In addition to the input MMIF, this method can accept any number of keyword arguments, which are the parameters set by the user/caller. Note that when this method is called inside the annotate() public method in the ClamsApp class (which is the usual case when running as a CLAMS app), the keyword arguments are automatically “refined” before being passed here. The refinement includes

  1. inserting “default” values for parameters that are not set by the user

  2. checking that the values are of the correct type and value, based on the parameter specification in the app metadata

def _annotate(self, mmif, **parameters):
    # then, access the parameters: here to just print
    # them and to willy-nilly throw an error if the caller wants that
    for arg, val in parameters.items():
        print(f"Parameter {arg}={val}")
        # as we defined this `error` parameter in the app metadata
        if arg == 'error' and val is True:
            raise Exception(f"Exception - {parameters['error']}")
    # Initialize the MMIF object from the string if needed
    self.mmif = mmif if isinstance(mmif, Mmif) else Mmif(mmif)
    # process the text documents in the documents list
    for doc in self.mmif.get_documents_by_type(DocumentTypes.TextDocument):
        # prepare a new _View_ object to store output annotations
        new_view = self._new_view(doc.long_id, parameters)  # continue reading to see what `long_id` does
        # _run_nlp_tool() is the method that does the actual work
        self._run_nlp_tool(doc, new_view)
    # return the MMIF object
    return self.mmif

For language processing applications, one task is to retrieve all text documents from both the documents list and the views. Annotations generated by the NLP tool need to be anchored to the text documents, which in the case of text documents in the documents list is done by using the text document identifier, but for text documents in views we also need the view identifier. A view may have many text documents and typically all annotations created will be put in one view.

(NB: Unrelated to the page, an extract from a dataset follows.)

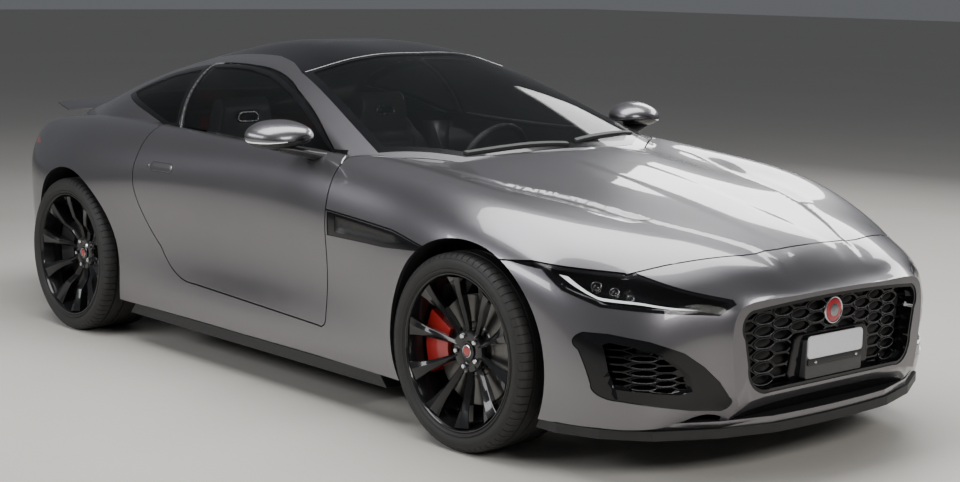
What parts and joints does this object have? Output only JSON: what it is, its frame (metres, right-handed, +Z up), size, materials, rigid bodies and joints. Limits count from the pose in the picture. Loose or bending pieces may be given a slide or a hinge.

For each text document from the document list, there is one invocation of _new_view() which gets handed a document identifier, so it can be put in the view metadata. And for each view with text documents there is also one invocation of _new_view(), but no document identifier is handed in so the identifier will not be put into the view metadata.

The method _run_nlp_tool() is responsible for running the NLP tool and adding annotations to the new view. The third argument allows us to anchor annotations created by the tool by handing over the document identifier, possibly prefixed by the view the document lives in.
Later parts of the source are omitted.